**Given request:**
Your task is to repeat the listing exactly.

**Information provided:**
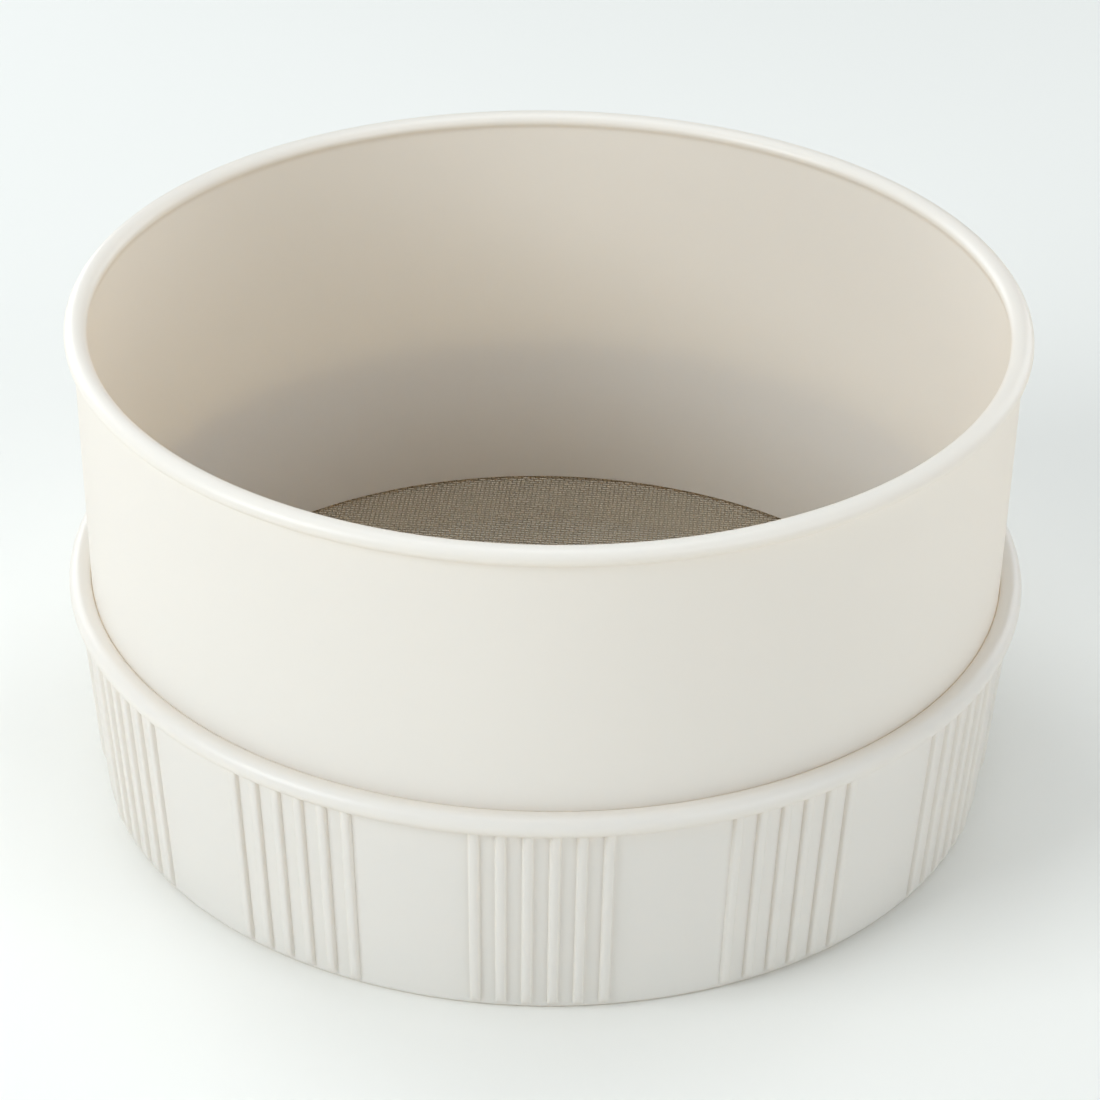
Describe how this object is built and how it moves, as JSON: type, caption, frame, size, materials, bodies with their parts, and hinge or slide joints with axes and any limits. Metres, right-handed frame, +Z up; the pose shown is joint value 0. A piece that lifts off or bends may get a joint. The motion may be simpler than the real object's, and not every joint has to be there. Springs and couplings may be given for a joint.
{
  "type": "drum sieve",
  "caption": "Drum sieve of two nested round plastic rings that clamp a disc of woven wire gauze, with grip ribs round the lower ring.",
  "frame": {"origin": "centre of the foot of the lower ring, on the table", "axes": "+Z up along the common axis of the rings; -Y faces the middle of one group of grip ribs"},
  "size_m": [0.215, 0.215, 0.1133],
  "materials": {
    "ring_plastic": "satin, moulded, off-white",
    "gauze_wire": "woven stainless wire"
  },
  "bodies": {
    "lower_ring": {"lower_ring": "ring_plastic"},
    "gauze": {"gauze": "gauze_wire"},
    "upper_ring": {"upper_ring": "ring_plastic"}
  },
  "joints": [
    {"name": "gauze_lift", "type": "slide", "parent": "lower_ring", "child": "gauze", "axis": [0, 0, 1], "range_m": [0, 0.05]},
    {"name": "upper_ring_lift", "type": "slide", "parent": "gauze", "child": "upper_ring", "axis": [0, 0, 1], "range_m": [0, 0.05]}
  ]
}
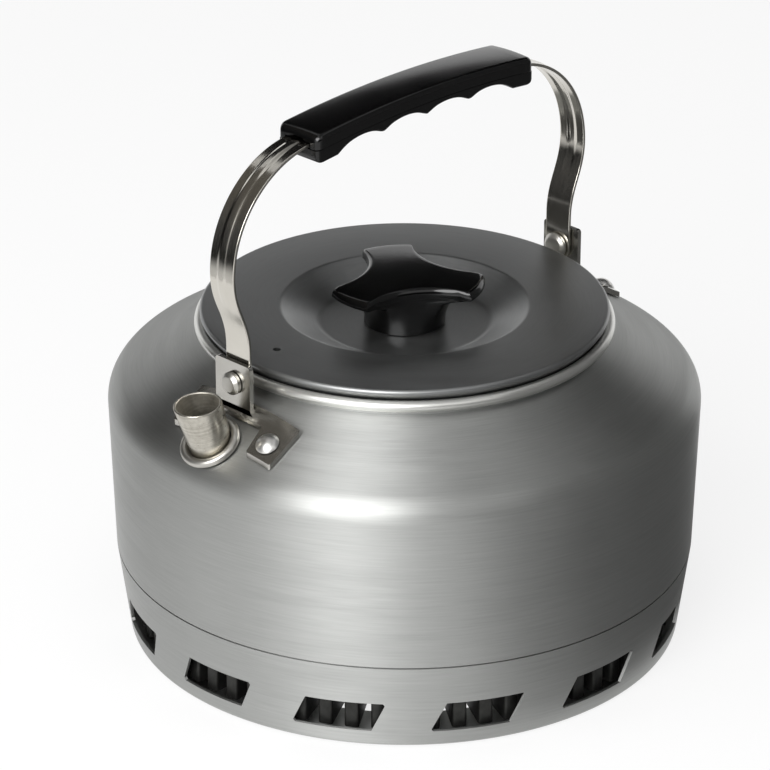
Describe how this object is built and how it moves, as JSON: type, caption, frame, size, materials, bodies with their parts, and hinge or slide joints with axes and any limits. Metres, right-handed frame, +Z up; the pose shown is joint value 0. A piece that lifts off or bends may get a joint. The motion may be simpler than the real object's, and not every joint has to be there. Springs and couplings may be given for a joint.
{
  "type": "camping kettle",
  "caption": "Camping kettle with a windowed heat-exchanger skirt, a short leaning spout, a lift-off lid with a lobed knob, and a swinging ribbed bail with a finger grip.",
  "frame": {"origin": "on the kettle's axis at table level, in the middle of the bounding box of its footprint", "axes": "+Z up along the vessel's axis; -Y is the side of the spout; the bail's hinge axis runs along Y, so X points to the sides it swings to"},
  "size_m": [0.1814, 0.1844, 0.1769],
  "materials": {
    "anodised_aluminium": "hard anodised, brushed round the axis",
    "anodised_lid": "dark hard anodised",
    "fin_aluminium": "brazed, darkened",
    "stainless_steel": "fine polish",
    "black_plastic": "moulded, glossy",
    "zinc_steel": "zinc plated"
  },
  "bodies": {
    "kettle": {"kettle_body": "anodised_aluminium", "skirt_ring": "anodised_aluminium", "heat_exchanger_fins": "fin_aluminium", "spout": "stainless_steel", "spout_collar": "stainless_steel", "bracket_front": "stainless_steel", "bracket_rear": "stainless_steel", "bracket_rivet_front_left": "zinc_steel", "bracket_rivet_front_right": "zinc_steel", "bracket_rivet_rear_left": "zinc_steel", "bracket_rivet_rear_right": "zinc_steel", "pivot_rivet_front": "stainless_steel", "pivot_rivet_rear": "stainless_steel"},
    "bail": {"bail_strip": "stainless_steel", "grip_cover": "black_plastic", "grip_base": "black_plastic", "grip_screw_front": "zinc_steel", "grip_screw_rear": "zinc_steel"},
    "lid_assembly": {"lid": "anodised_lid", "lid_knob": "black_plastic", "knob_screw": "zinc_steel", "knob_washer": "zinc_steel"}
  },
  "joints": [
    {"name": "bail_hinge", "type": "hinge", "parent": "kettle", "child": "bail", "pos_m": [0, 0, 0.1028], "axis": [0, 1, 0], "range_deg": [-87, 87]},
    {"name": "lid_lift", "type": "slide", "parent": "kettle", "child": "lid_assembly", "axis": [0, 0, 1], "range_m": [0, 0.04]}
  ]
}
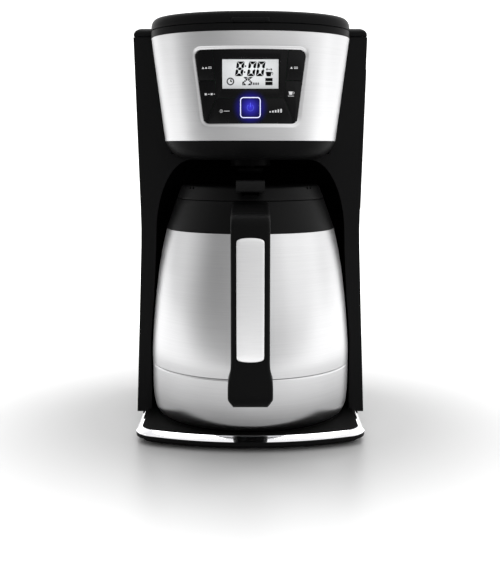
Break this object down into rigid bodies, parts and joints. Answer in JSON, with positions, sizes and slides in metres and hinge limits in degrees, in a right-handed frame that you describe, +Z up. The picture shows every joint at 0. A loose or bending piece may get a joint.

**Result of the exercise:**
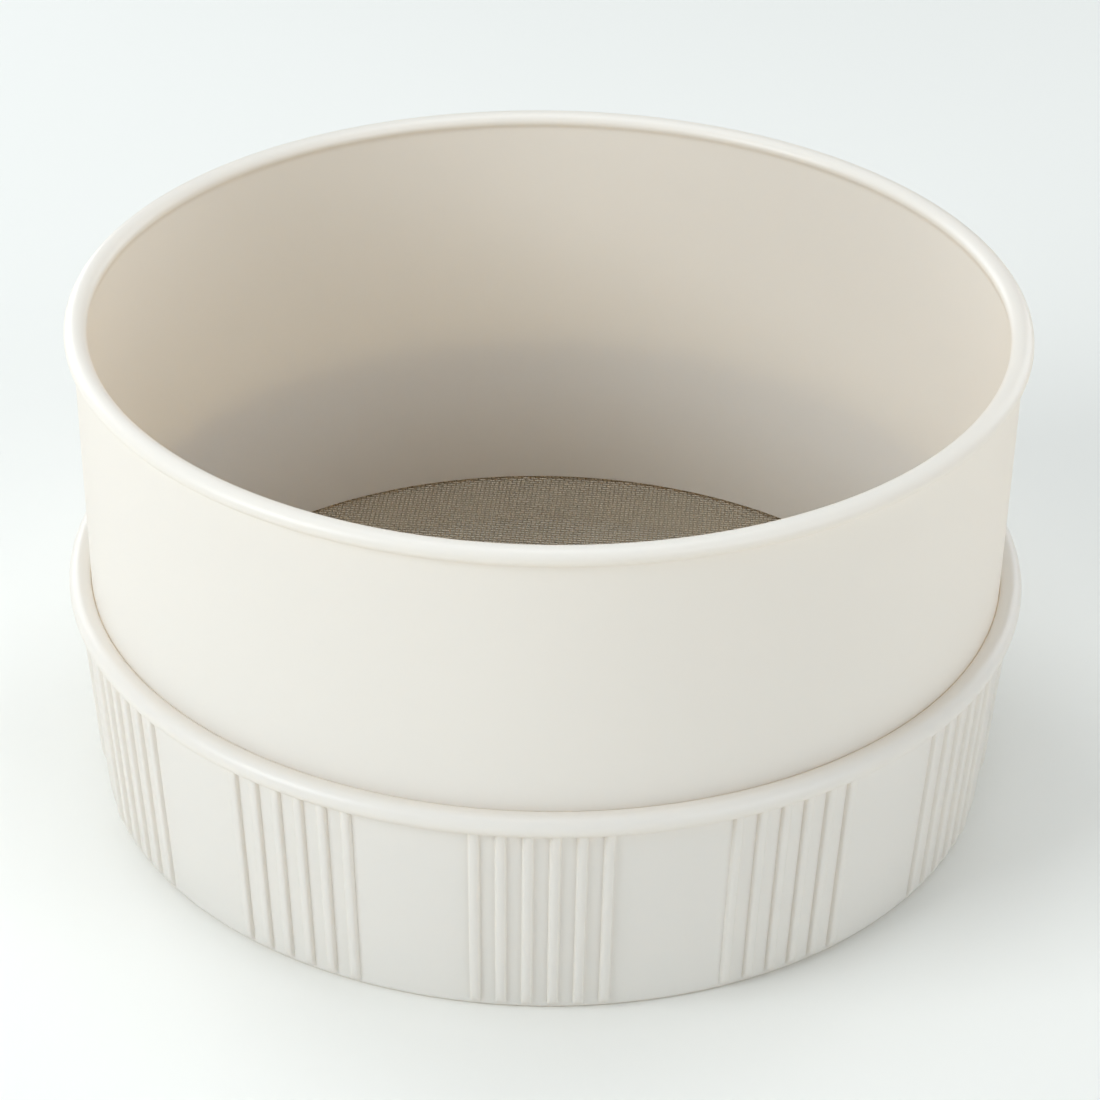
Describe how this object is built and how it moves, as JSON: type, caption, frame, size, materials, bodies with their parts, and hinge or slide joints with axes and any limits. Metres, right-handed frame, +Z up; the pose shown is joint value 0. A piece that lifts off or bends may get a joint. The motion may be simpler than the real object's, and not every joint has to be there. Springs and couplings may be given for a joint.
{
  "type": "drum sieve",
  "caption": "Drum sieve of two nested round plastic rings that clamp a disc of woven wire gauze, with grip ribs round the lower ring.",
  "frame": {"origin": "centre of the foot of the lower ring, on the table", "axes": "+Z up along the common axis of the rings; -Y faces the middle of one group of grip ribs"},
  "size_m": [0.215, 0.215, 0.1133],
  "materials": {
    "ring_plastic": "satin, moulded, off-white",
    "gauze_wire": "woven stainless wire"
  },
  "bodies": {
    "lower_ring": {"lower_ring": "ring_plastic"},
    "gauze": {"gauze": "gauze_wire"},
    "upper_ring": {"upper_ring": "ring_plastic"}
  },
  "joints": [
    {"name": "gauze_lift", "type": "slide", "parent": "lower_ring", "child": "gauze", "axis": [0, 0, 1], "range_m": [0, 0.05]},
    {"name": "upper_ring_lift", "type": "slide", "parent": "gauze", "child": "upper_ring", "axis": [0, 0, 1], "range_m": [0, 0.05]}
  ]
}
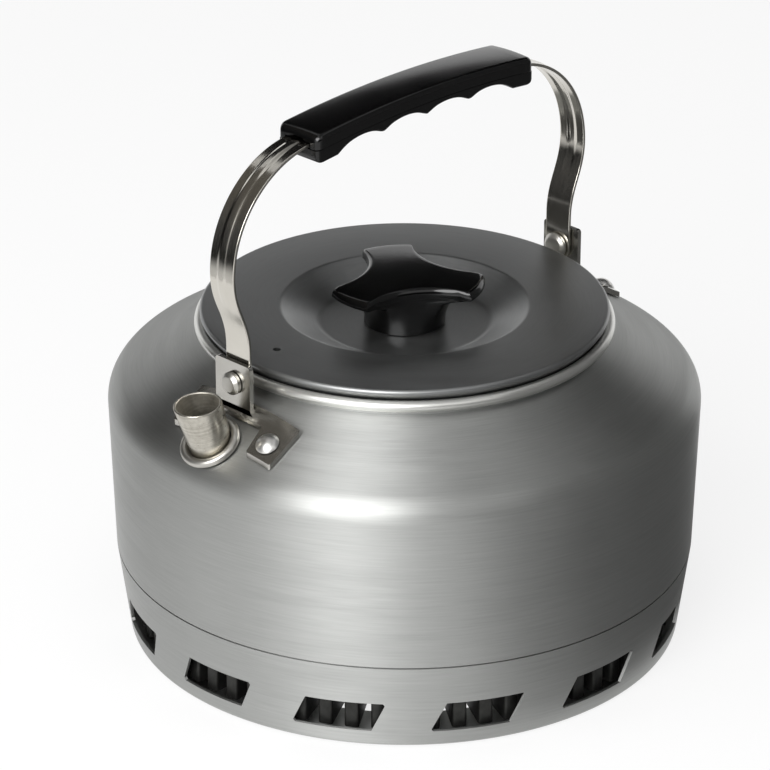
Describe how this object is built and how it moves, as JSON: type, caption, frame, size, materials, bodies with their parts, and hinge or slide joints with axes and any limits. Metres, right-handed frame, +Z up; the pose shown is joint value 0. A piece that lifts off or bends may get a joint. The motion may be simpler than the real object's, and not every joint has to be there. Springs and couplings may be given for a joint.
{
  "type": "camping kettle",
  "caption": "Camping kettle with a windowed heat-exchanger skirt, a short leaning spout, a lift-off lid with a lobed knob, and a swinging ribbed bail with a finger grip.",
  "frame": {"origin": "on the kettle's axis at table level, in the middle of the bounding box of its footprint", "axes": "+Z up along the vessel's axis; -Y is the side of the spout; the bail's hinge axis runs along Y, so X points to the sides it swings to"},
  "size_m": [0.1814, 0.1844, 0.1769],
  "materials": {
    "anodised_aluminium": "hard anodised, brushed round the axis",
    "anodised_lid": "dark hard anodised",
    "fin_aluminium": "brazed, darkened",
    "stainless_steel": "fine polish",
    "black_plastic": "moulded, glossy",
    "zinc_steel": "zinc plated"
  },
  "bodies": {
    "kettle": {"kettle_body": "anodised_aluminium", "skirt_ring": "anodised_aluminium", "heat_exchanger_fins": "fin_aluminium", "spout": "stainless_steel", "spout_collar": "stainless_steel", "bracket_front": "stainless_steel", "bracket_rear": "stainless_steel", "bracket_rivet_front_left": "zinc_steel", "bracket_rivet_front_right": "zinc_steel", "bracket_rivet_rear_left": "zinc_steel", "bracket_rivet_rear_right": "zinc_steel", "pivot_rivet_front": "stainless_steel", "pivot_rivet_rear": "stainless_steel"},
    "bail": {"bail_strip": "stainless_steel", "grip_cover": "black_plastic", "grip_base": "black_plastic", "grip_screw_front": "zinc_steel", "grip_screw_rear": "zinc_steel"},
    "lid_assembly": {"lid": "anodised_lid", "lid_knob": "black_plastic", "knob_screw": "zinc_steel", "knob_washer": "zinc_steel"}
  },
  "joints": [
    {"name": "bail_hinge", "type": "hinge", "parent": "kettle", "child": "bail", "pos_m": [0, 0, 0.1028], "axis": [0, 1, 0], "range_deg": [-87, 87]},
    {"name": "lid_lift", "type": "slide", "parent": "kettle", "child": "lid_assembly", "axis": [0, 0, 1], "range_m": [0, 0.04]}
  ]
}
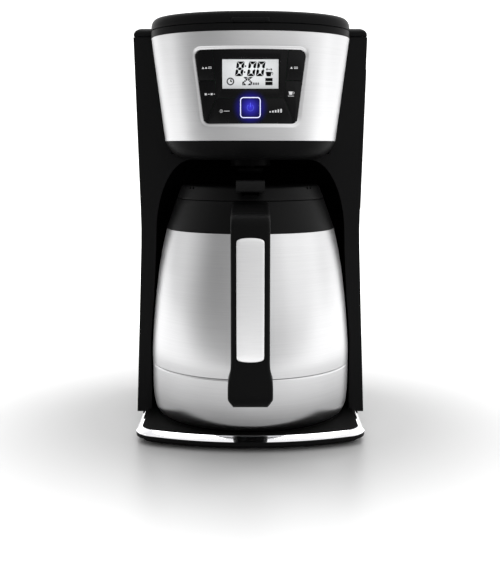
Break this object down into rigid bodies, parts and joints. Answer in JSON, with positions, sizes and slides in metres and hinge limits in degrees, in a right-handed frame that you describe, +Z up. The picture shows every joint at 0. A loose or bending piece may get a joint.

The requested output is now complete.